John Stonestreet – In the whirlwind of moral balancing as the globe reacts to Coronavirus, we face pressing questions, from if and how to triage patients in the face of limited medical supplies, to how long we ought hobble the economy to curb the spread of the disease.
These immediate questions are essential, but there are others, too: eternal and existential questions endemic to our humanity that tend to emerge in times like these. Why are we suffering? How can we deal with suffering? What does suffering mean?
At this time, as the world deals with the spread of the Coronavirus, Christians have an opportunity to share one of our faith’s most unique pillars: Suffering is shocking, but it’s meaningful. Suffering is viewed quite differently within other religions, and it’s important to know that difference since every religion and every worldview must explain the world as it is.
A fundamental premise of Buddhism, for example, is that life is suffering. As creatures of desire, we attach ourselves and tend to cling to things such as stuff, health, youth, love, and even life itself. Thus, in Buddhism, we are only delivered from suffering by ridding ourselves of the attachments of our desire.
Not only does such a view deny any real distinction between what’s good and what’s bad—such as health and sickness, love and loneliness, or even life and death—it necessarily denies two things Christianity affirms: The goodness of creation and the possibility that the creation will be, as St. Paul put it, set free from corruption.
While many Westerners play around with a sort of pop-Buddhism, the secular view of suffering is far more common here. In this view, suffering is real, and we certainly don’t like it, but we don’t really have the worldview foundation to make sense of it. Suffering interrupts our pleasure and happiness, but in a world without purpose or design, we can’t really say that’s wrong or bad or that it shouldn’t be.
We believe, as those with the most resources in human history to avoid sickness and disaster and certain sufferings, that we somehow have a right not to suffer or, for that matter, to feel dissatisfaction or distress of any kind. But why would that be so, if the world is, as Richard Dawkins once put it, a place of “blind, pitiless indifference” and we are, as he also put it, merely “dancing to our DNA”?
As Dr. John Lennox pointed out on a recent BreakPoint Podcast, suffering is utterly meaningless for a true atheist.

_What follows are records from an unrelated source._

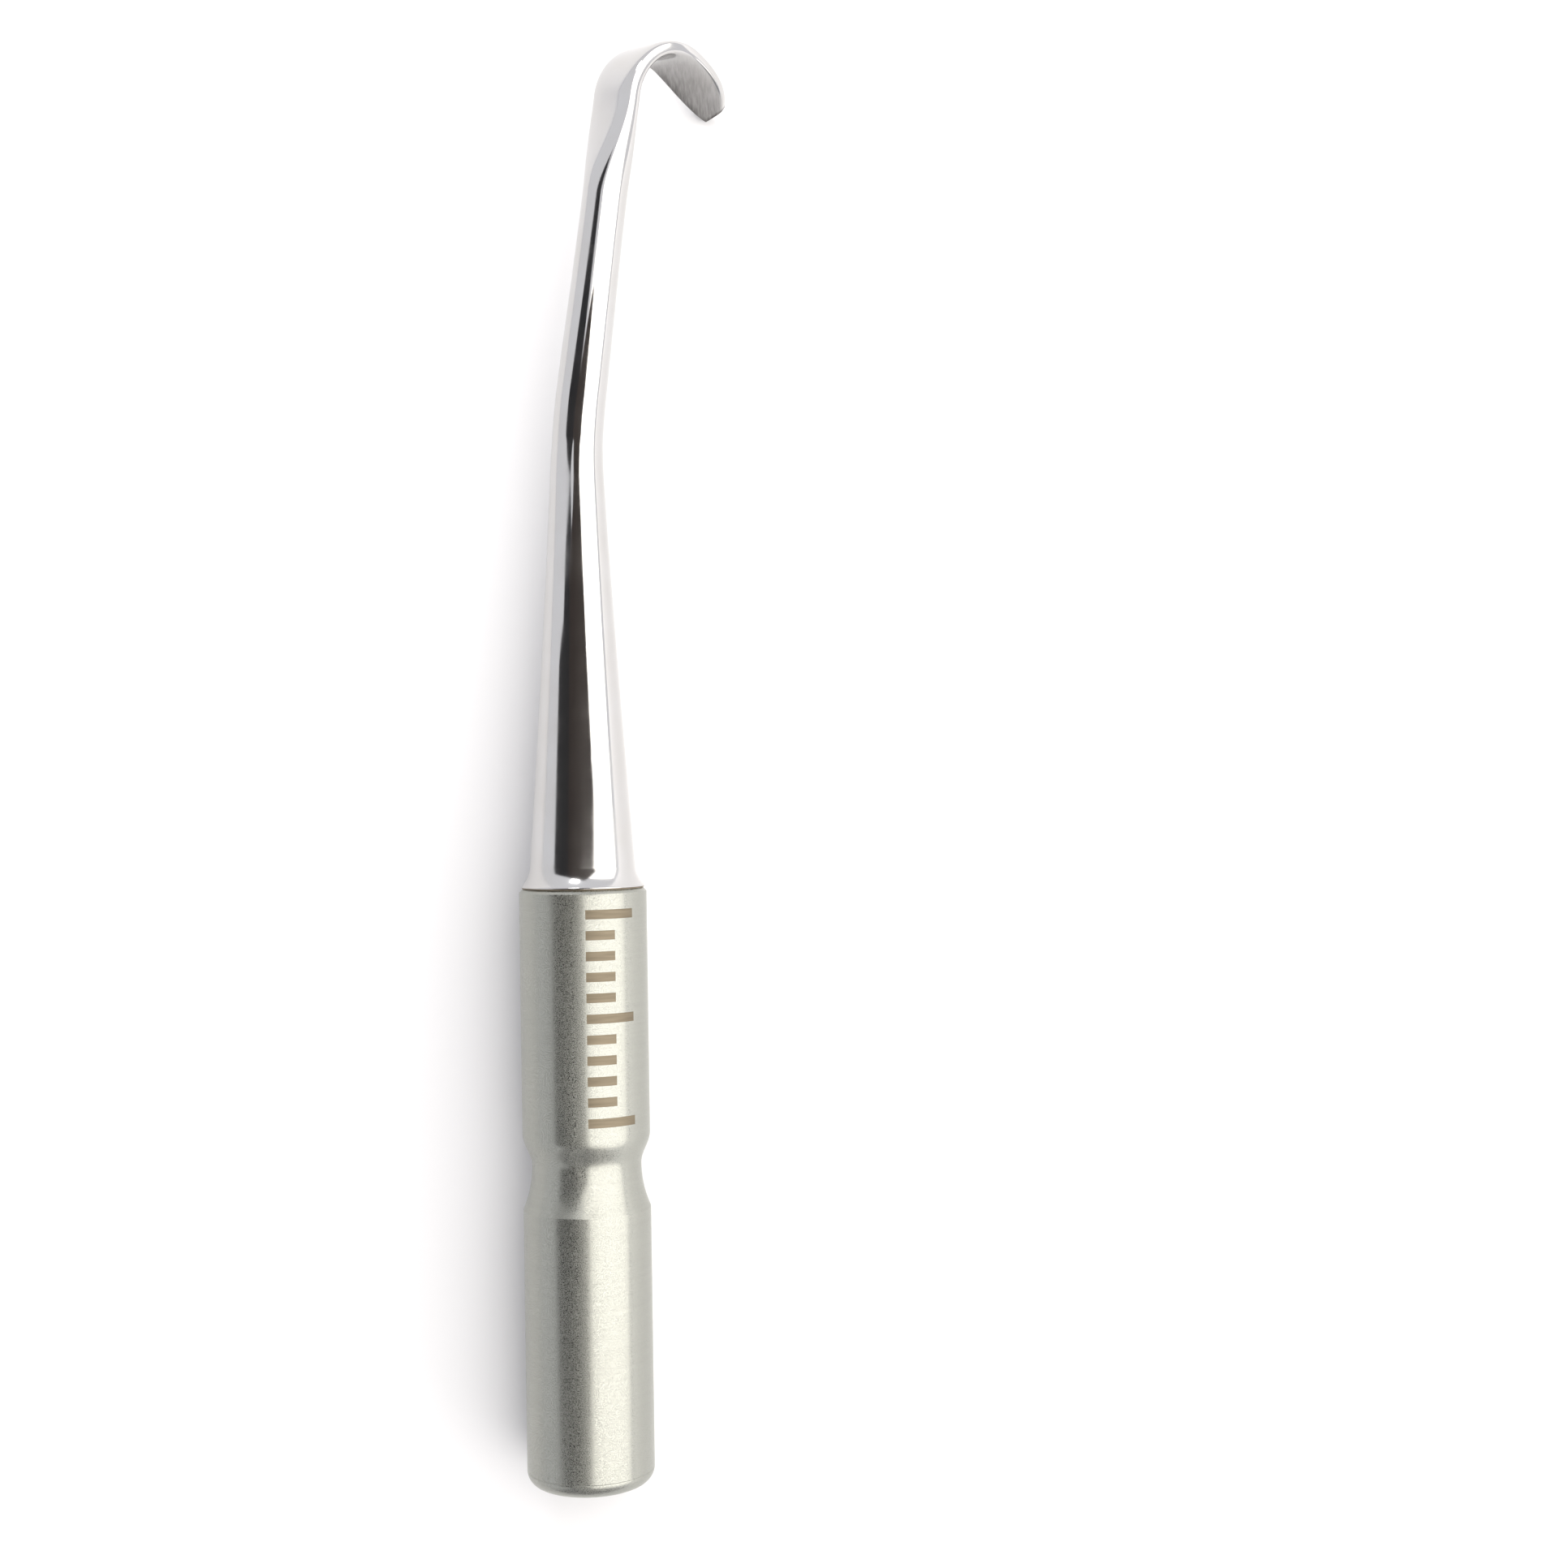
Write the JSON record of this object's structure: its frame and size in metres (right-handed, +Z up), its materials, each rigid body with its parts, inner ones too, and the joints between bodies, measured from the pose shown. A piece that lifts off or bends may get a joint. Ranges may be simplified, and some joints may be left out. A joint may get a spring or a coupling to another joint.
{
  "type": "dental elevator",
  "caption": "Single-ended dental elevator with a bent tapered shank, a hooked flat blade and a turned handle with a waist groove. The hollow inside of the handle is assumed.",
  "frame": {"origin": "centre of the flat butt of the handle, on the handle's axis", "axes": "+Y along the handle's axis from the butt towards the blade, +Z up as the instrument lies on a table, +X to the side that the hook points to"},
  "size_m": [0.0213, 0.1408, 0.0128],
  "materials": {
    "polished_steel": "polished stainless steel",
    "satin_steel": "fine satin, turned round the handle",
    "braze_filler": "dull dark filler line",
    "plain_steel": "as machined"
  },
  "bodies": {
    "root": {"working_end": "polished_steel", "handle_barrel": "satin_steel", "braze_ring": "braze_filler", "front_bush": "plain_steel", "rear_bush": "plain_steel", "lock_pin": "plain_steel", "butt_plug": "satin_steel"}
  },
  "joints": []
}
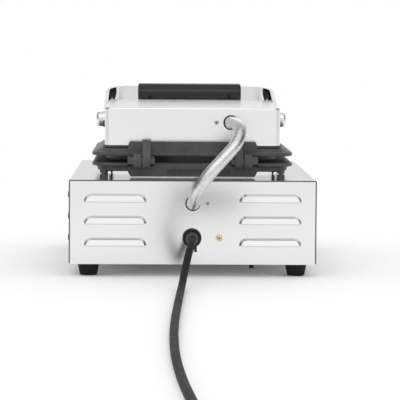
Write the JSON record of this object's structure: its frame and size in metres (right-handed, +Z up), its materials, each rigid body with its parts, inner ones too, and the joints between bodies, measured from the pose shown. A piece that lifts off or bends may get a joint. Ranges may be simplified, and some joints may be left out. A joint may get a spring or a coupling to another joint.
{
  "type": "heart waffle maker",
  "caption": "Countertop heart waffle maker for catering: steel base with louvres, cast heart plates, hinged steel lid with a strap handle, dials, lamps and a coiled mains cord.",
  "frame": {"origin": "On the floor, under the middle of the appliance's bounding box without its cord.", "axes": "+X to the viewer's right when facing the front, +Y from the front to the back where the cord leaves, +Z up."},
  "size_m": [0.3134, 1.5678, 0.2315],
  "materials": {
    "polished_steel": "finely brushed stainless sheet",
    "chrome": "bright plated",
    "coated_iron": "dark non-stick coating, satin, over a cast surface",
    "zinc_steel": "plated steel",
    "hose_steel": "strip-wound steel hose",
    "element_steel": "dull heat-tinted tube",
    "brass": "plain brass",
    "black_rubber": "matt",
    "black_plastic": "heat-proof plastic, satin",
    "green_lens": "clear coloured",
    "orange_lens": "clear coloured",
    "steatite": "unglazed ceramic",
    "wire_silicone": "silicone insulation"
  },
  "bodies": {
    "base": {"base_clamp_screw": "zinc_steel", "base_conduit_clamp": "zinc_steel", "base_cover": "polished_steel", "base_ferrule": "black_plastic", "base_tray": "polished_steel", "cable_gland": "black_plastic", "coil_tie": "black_plastic", "conduit": "hose_steel", "cord": "black_rubber", "cord_coil": "black_rubber", "earth_terminal": "brass", "foot_front_left": "black_rubber", "foot_front_right": "black_rubber", "foot_rear_left": "black_rubber", "foot_rear_right": "black_rubber", "foot_screws": "zinc_steel", "front_panel": "polished_steel", "gland_nut": "zinc_steel", "heating_lens": "orange_lens", "hinge_bolts": "zinc_steel", "hinge_nuts": "zinc_steel", "hinge_washers": "zinc_steel", "inner_wires": "wire_silicone", "lamp_bezels": "black_plastic", "lower_element": "element_steel", "lower_element_cover": "zinc_steel", "lower_plate": "coated_iron", "lower_skirt": "polished_steel", "mount_nuts": "zinc_steel", "mount_studs": "zinc_steel", "plug_body": "black_plastic", "plug_pins": "zinc_steel", "power_lens": "green_lens", "rear_panel": "polished_steel", "terminal_block": "steatite", "thermostat_body": "black_plastic", "thermostat_bulb": "zinc_steel", "timer_body": "black_plastic", "tray_plug": "black_rubber", "tray_screws": "zinc_steel"},
    "lid": {"upper_plate": "coated_iron", "lid_housing": "polished_steel", "upper_element": "element_steel", "upper_element_cover": "zinc_steel", "handle_brackets": "zinc_steel", "handle_strap": "chrome", "handle_cap_left": "chrome", "handle_cap_right": "chrome", "handle_studs": "zinc_steel", "grip_front": "black_plastic", "grip_rear": "black_plastic", "grip_screws": "zinc_steel", "lid_ferrule": "black_plastic", "lid_conduit_clamp": "zinc_steel", "lid_clamp_screw": "zinc_steel"},
    "thermostat_dial": {"thermostat_knob": "black_plastic", "thermostat_shaft": "zinc_steel"},
    "timer_dial": {"timer_knob": "black_plastic", "timer_shaft": "zinc_steel"}
  },
  "joints": [
    {"name": "lid_hinge", "type": "hinge", "parent": "base", "child": "lid", "pos_m": [0, 0.163, 0.141], "axis": [-1, 0, 0], "range_deg": [0, 100], "deforming": ["conduit"]},
    {"name": "thermostat_turn", "type": "hinge", "parent": "base", "child": "thermostat_dial", "pos_m": [0.08, -0.212, 0.0635], "axis": [0, 1, 0], "range_deg": [0, 270]},
    {"name": "timer_turn", "type": "hinge", "parent": "base", "child": "timer_dial", "pos_m": [-0.08, -0.212, 0.0635], "axis": [0, 1, 0], "range_deg": [0, 300]}
  ]
}
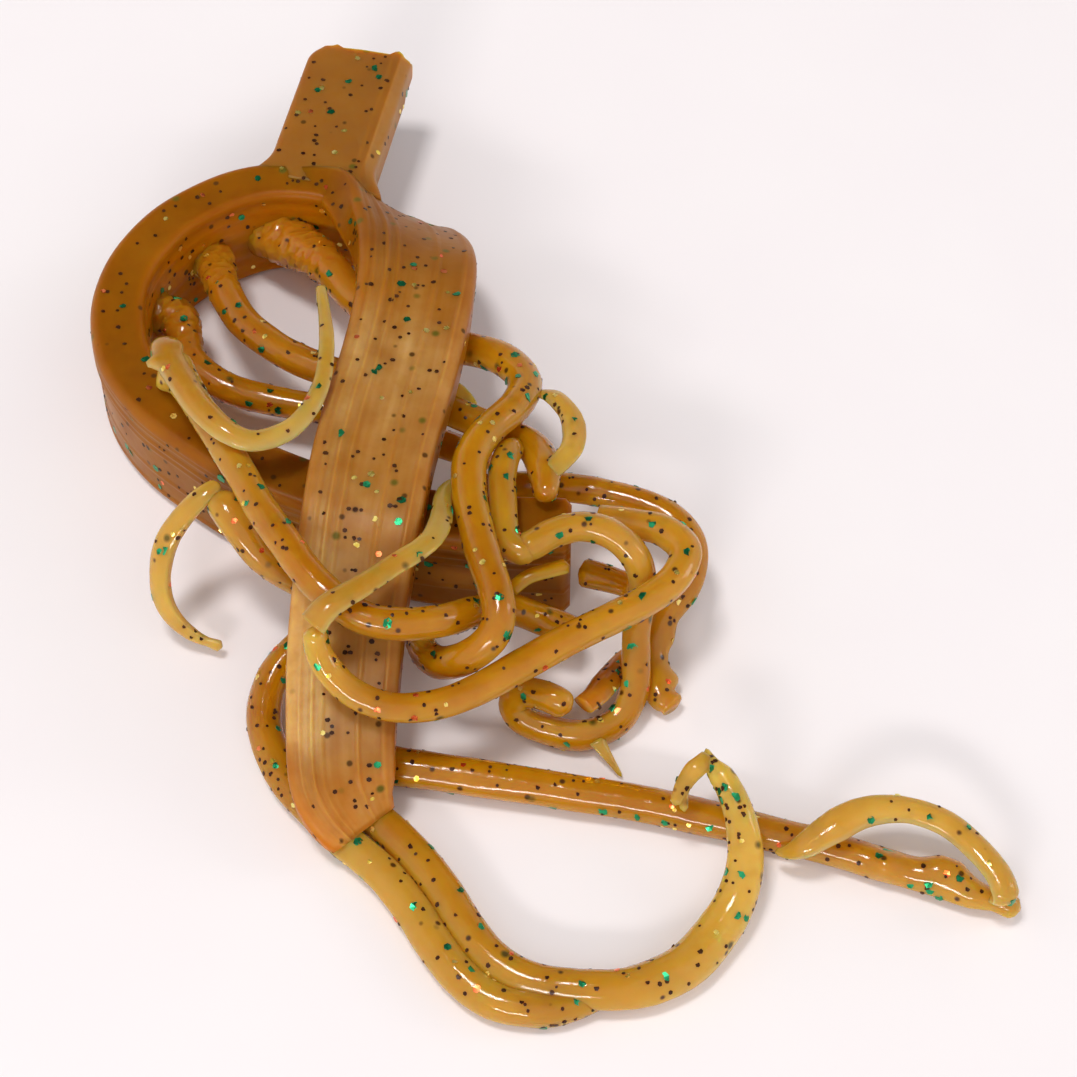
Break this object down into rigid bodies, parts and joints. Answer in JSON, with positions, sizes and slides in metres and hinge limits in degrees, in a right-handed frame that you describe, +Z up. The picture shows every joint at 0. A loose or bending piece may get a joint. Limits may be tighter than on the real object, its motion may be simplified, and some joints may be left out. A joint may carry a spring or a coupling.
{
  "type": "soft plastic worm bait",
  "caption": "Soft amber worm bait in a tangle: a ribbed band curled into a standing loop and a flat strap, with long round legs, thin pale tails and a cut moulding tab.",
  "frame": {"origin": "centre of the bait's own box in plan, at its resting plane", "axes": "+X to the right, +Y from the strap's free end towards the moulding tab, +Z up from the surface it rests on"},
  "size_m": [0.0732, 0.0932, 0.0157],
  "materials": {
    "amber_body": "satin",
    "amber_leg": "gloss",
    "pale_tail": "gloss",
    "green_glitter": "gloss",
    "copper_glitter": "gloss",
    "gold_glitter": "gloss",
    "black_glitter": "gloss"
  },
  "bodies": {
    "bait": {"band_loop": "amber_body", "band_strap": "amber_body", "crossing_leg": "amber_leg", "outer_loop_leg": "amber_leg", "big_loop_leg": "amber_leg", "s_bend_leg": "amber_leg", "inner_leg": "amber_leg", "ring_leg_upper": "amber_leg", "ring_leg_lower": "amber_leg", "arch_leg": "amber_leg", "short_leg": "amber_leg", "strap_leg": "amber_leg", "strap_leg_end": "amber_leg", "hoop_leg_root": "amber_leg", "long_leg": "amber_leg", "cut_stub": "amber_leg", "big_loop_tail": "pale_tail", "ring_leg_upper_tail": "pale_tail", "arch_tail": "pale_tail", "tucked_tail": "pale_tail", "green_flakes": "green_glitter", "copper_flakes": "copper_glitter", "gold_flakes": "gold_glitter", "black_flakes": "black_glitter"},
    "tab": {"sprue_tab": "amber_body"},
    "crossing_tail_tip": {"crossing_tail": "pale_tail"},
    "side_tail_tip": {"side_tail": "pale_tail"},
    "hoop": {"hoop_leg": "amber_leg"},
    "hoop_tip": {"hoop_tail": "pale_tail"},
    "long_end": {"long_leg_end": "amber_leg"},
    "long_tip": {"long_tail": "pale_tail"}
  },
  "joints": [
    {"name": "tab_bend", "type": "hinge", "parent": "bait", "child": "tab", "pos_m": [-0.01754, 0.03426, 0.00825], "axis": [0.9781, -0.208, 0], "range_deg": [-12, 25], "stiffness_Nm_per_rad": 0.002},
    {"name": "crossing_tail_lift", "type": "hinge", "parent": "bait", "child": "crossing_tail_tip", "pos_m": [-0.02894, 0.00726, 0.0142], "axis": [-0.9139, -0.406, 0], "range_deg": [0, 40], "stiffness_Nm_per_rad": 0.0002},
    {"name": "side_tail_swing", "type": "hinge", "parent": "bait", "child": "side_tail_tip", "pos_m": [-0.02534, -0.00464, 0.011], "axis": [0, 0, 1], "range_deg": [-20, 12], "stiffness_Nm_per_rad": 0.0002},
    {"name": "hoop_lift", "type": "hinge", "parent": "bait", "child": "hoop", "pos_m": [-0.00769, -0.03248, 0.00155], "axis": [-0.8, -0.6, 0], "range_deg": [0, 30], "stiffness_Nm_per_rad": 0.001},
    {"name": "hoop_tail_flex", "type": "hinge", "parent": "hoop", "child": "hoop_tip", "pos_m": [0.01276, -0.02713, 0.0064], "axis": [0, 0, 1], "range_deg": [-15, 15], "stiffness_Nm_per_rad": 0.0002},
    {"name": "long_end_swing", "type": "hinge", "parent": "bait", "child": "long_end", "pos_m": [0.02131, -0.03044, 0.0014], "axis": [0, 0, 1], "range_deg": [-25, 25], "stiffness_Nm_per_rad": 0.001},
    {"name": "long_tail_unfold", "type": "hinge", "parent": "long_end", "child": "long_tip", "pos_m": [0.03586, -0.03624, 0.0037], "axis": [0, 0, 1], "range_deg": [-120, 5], "stiffness_Nm_per_rad": 0.0002}
  ]
}
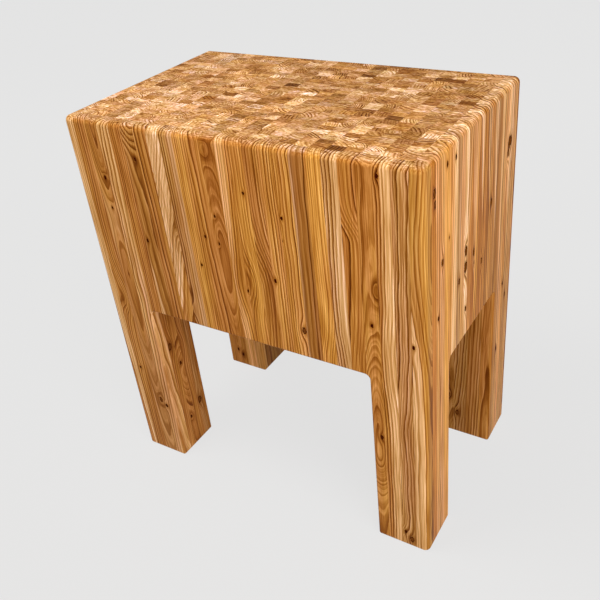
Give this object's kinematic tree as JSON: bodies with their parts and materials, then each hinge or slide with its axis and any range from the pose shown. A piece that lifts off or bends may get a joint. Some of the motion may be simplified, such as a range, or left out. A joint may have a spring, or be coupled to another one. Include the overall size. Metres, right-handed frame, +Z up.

It’s not good. It’s not bad. It’s just there.
What about Christianity? Unlike Buddhism, Christianity doesn’t deny the objective goodness of the world, the objective nature of our suffering, nor the objective potential of restoration. St. Paul, in 1 Corinthians 15, called death “the last enemy,” which will be destroyed at Christ’s return.
The author of Hebrews called the fear of death the means by which Satan enslaves men. And, most of all, Jesus seemed to identify with human suffering as something He literally felt in His guts. He entered the suffering of others, such as the mourning sisters of Lazarus in John 11, and He prayed to avoid suffering Himself in the Garden of Gethsemane.
The Bible is clear, as is the example of Jesus, that suffering is bad and avoiding it isn’t possible. At the same time, suffering is not seen as meaningless (unlike in secularism). On both the personal and cosmic levels, suffering points to the realities of higher truths and greater goods but is ultimately not the story of creation.
The One through whom all things were made drank from the same cup of suffering and death as all of us. The author of Hebrews says that He “tasted death for everyone.” And yet, rising from the grave three days later, Christ shows us that while suffering and death are real, they do not have the last word.
As John Lennox writes in his marvelous new book “Where Is God in a Coronavirus World?” a Christian “is not a person who has solved the problem of suffering, but one who has come to love and trust the God who has suffered for them.” Christianity teaches neither resignation to suffering nor detachment from the world. Christianity neither denies the realities of suffering nor gives it more than its due. And so, Christianity alone offers a basis for hope, a true and firm “anchor for the soul.”